» **Data excerpt**:
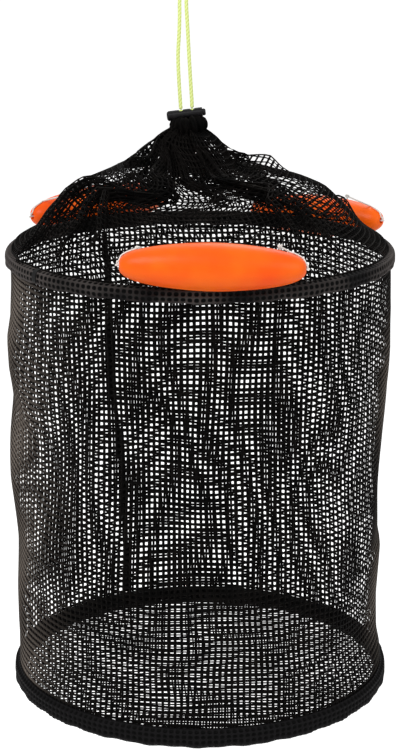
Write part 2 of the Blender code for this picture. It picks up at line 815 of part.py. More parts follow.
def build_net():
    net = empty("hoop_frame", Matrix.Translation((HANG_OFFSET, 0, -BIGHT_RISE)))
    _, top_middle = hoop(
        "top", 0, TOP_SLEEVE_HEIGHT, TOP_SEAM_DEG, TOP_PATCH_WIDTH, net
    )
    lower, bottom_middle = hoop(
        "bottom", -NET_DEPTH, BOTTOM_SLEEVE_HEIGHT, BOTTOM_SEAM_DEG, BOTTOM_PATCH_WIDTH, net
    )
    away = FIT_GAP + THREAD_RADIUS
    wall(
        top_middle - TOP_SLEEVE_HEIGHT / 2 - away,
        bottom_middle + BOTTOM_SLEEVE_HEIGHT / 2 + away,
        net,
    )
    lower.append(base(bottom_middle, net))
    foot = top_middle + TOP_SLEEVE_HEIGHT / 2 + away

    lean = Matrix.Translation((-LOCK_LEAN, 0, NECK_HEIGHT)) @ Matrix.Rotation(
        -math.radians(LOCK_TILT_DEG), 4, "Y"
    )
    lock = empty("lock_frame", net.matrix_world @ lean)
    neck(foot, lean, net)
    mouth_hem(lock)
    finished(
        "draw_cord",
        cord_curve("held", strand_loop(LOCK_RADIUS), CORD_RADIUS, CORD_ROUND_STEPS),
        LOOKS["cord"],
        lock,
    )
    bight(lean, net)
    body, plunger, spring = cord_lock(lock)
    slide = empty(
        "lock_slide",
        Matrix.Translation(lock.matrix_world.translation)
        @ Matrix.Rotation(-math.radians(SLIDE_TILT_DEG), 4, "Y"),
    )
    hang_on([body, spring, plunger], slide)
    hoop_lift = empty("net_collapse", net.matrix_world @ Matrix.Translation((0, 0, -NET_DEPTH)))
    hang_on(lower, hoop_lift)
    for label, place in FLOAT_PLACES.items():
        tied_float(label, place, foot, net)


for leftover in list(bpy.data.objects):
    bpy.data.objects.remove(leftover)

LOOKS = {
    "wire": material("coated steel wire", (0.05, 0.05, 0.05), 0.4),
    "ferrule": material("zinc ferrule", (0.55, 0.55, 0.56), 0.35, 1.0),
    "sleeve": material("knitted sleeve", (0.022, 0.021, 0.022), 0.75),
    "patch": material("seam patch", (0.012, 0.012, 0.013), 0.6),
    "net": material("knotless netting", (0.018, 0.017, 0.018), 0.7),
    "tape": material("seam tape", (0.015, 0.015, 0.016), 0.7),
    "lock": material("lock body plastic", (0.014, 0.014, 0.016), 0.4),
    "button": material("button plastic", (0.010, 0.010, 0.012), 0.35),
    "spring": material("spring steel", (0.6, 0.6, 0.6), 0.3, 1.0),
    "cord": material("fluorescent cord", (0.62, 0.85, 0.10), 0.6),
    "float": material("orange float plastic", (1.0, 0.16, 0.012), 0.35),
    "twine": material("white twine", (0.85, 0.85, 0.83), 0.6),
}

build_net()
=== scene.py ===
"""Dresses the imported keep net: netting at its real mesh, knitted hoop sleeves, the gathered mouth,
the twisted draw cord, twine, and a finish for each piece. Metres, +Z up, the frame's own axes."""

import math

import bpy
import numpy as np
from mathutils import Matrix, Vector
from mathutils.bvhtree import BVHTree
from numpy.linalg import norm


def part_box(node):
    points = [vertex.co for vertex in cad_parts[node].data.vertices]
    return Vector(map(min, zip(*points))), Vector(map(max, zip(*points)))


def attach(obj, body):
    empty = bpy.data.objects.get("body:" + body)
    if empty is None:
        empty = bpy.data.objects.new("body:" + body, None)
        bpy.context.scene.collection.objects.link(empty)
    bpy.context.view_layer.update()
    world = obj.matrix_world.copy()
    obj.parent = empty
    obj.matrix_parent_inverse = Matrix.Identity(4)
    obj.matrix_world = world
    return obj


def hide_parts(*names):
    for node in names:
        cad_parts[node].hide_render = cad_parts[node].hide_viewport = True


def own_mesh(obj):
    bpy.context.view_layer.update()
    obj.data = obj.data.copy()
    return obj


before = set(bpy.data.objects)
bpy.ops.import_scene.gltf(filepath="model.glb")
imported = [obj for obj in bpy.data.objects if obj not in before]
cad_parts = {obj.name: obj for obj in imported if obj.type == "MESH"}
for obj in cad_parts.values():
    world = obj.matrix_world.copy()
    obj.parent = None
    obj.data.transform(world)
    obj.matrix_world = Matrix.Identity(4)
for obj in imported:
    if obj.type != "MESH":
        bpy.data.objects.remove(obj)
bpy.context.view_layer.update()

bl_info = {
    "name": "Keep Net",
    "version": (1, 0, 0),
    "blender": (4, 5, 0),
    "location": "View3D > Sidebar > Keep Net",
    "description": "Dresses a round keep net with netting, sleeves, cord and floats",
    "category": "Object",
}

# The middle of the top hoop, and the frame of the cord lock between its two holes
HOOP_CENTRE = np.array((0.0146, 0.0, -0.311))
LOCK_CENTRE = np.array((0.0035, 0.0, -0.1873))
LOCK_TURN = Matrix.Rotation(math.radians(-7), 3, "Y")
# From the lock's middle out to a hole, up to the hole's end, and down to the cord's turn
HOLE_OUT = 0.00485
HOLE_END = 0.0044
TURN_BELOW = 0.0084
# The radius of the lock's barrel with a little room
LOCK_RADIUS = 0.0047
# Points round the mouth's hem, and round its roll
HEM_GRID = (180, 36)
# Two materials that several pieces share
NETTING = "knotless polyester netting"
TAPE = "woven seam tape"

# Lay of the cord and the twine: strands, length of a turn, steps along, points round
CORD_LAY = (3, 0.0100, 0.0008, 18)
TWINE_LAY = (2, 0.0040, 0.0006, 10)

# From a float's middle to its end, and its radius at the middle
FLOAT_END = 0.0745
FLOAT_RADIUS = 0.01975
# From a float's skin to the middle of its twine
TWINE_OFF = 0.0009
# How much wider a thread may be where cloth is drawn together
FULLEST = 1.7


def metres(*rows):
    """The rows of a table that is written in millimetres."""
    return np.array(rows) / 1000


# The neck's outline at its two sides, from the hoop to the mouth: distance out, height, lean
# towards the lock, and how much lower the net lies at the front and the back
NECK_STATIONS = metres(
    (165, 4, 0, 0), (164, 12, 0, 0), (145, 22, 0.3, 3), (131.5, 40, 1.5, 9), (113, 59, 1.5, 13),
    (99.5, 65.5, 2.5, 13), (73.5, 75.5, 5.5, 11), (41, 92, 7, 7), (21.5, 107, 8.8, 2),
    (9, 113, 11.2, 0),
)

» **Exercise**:
In the listing above, locate the line with "for label, place" and the line with "obj.matrix_parent_inverse = Matrix.Identity(4)", then extract exactly those lines and every line between them, and nothing more.

» **Exercise response**:
    for label, place in FLOAT_PLACES.items():
        tied_float(label, place, foot, net)


for leftover in list(bpy.data.objects):
    bpy.data.objects.remove(leftover)

LOOKS = {
    "wire": material("coated steel wire", (0.05, 0.05, 0.05), 0.4),
    "ferrule": material("zinc ferrule", (0.55, 0.55, 0.56), 0.35, 1.0),
    "sleeve": material("knitted sleeve", (0.022, 0.021, 0.022), 0.75),
    "patch": material("seam patch", (0.012, 0.012, 0.013), 0.6),
    "net": material("knotless netting", (0.018, 0.017, 0.018), 0.7),
    "tape": material("seam tape", (0.015, 0.015, 0.016), 0.7),
    "lock": material("lock body plastic", (0.014, 0.014, 0.016), 0.4),
    "button": material("button plastic", (0.010, 0.010, 0.012), 0.35),
    "spring": material("spring steel", (0.6, 0.6, 0.6), 0.3, 1.0),
    "cord": material("fluorescent cord", (0.62, 0.85, 0.10), 0.6),
    "float": material("orange float plastic", (1.0, 0.16, 0.012), 0.35),
    "twine": material("white twine", (0.85, 0.85, 0.83), 0.6),
}

build_net()
=== scene.py ===
"""Dresses the imported keep net: netting at its real mesh, knitted hoop sleeves, the gathered mouth,
the twisted draw cord, twine, and a finish for each piece. Metres, +Z up, the frame's own axes."""

import math

import bpy
import numpy as np
from mathutils import Matrix, Vector
from mathutils.bvhtree import BVHTree
from numpy.linalg import norm


def part_box(node):
    points = [vertex.co for vertex in cad_parts[node].data.vertices]
    return Vector(map(min, zip(*points))), Vector(map(max, zip(*points)))


def attach(obj, body):
    empty = bpy.data.objects.get("body:" + body)
    if empty is None:
        empty = bpy.data.objects.new("body:" + body, None)
        bpy.context.scene.collection.objects.link(empty)
    bpy.context.view_layer.update()
    world = obj.matrix_world.copy()
    obj.parent = empty
    obj.matrix_parent_inverse = Matrix.Identity(4)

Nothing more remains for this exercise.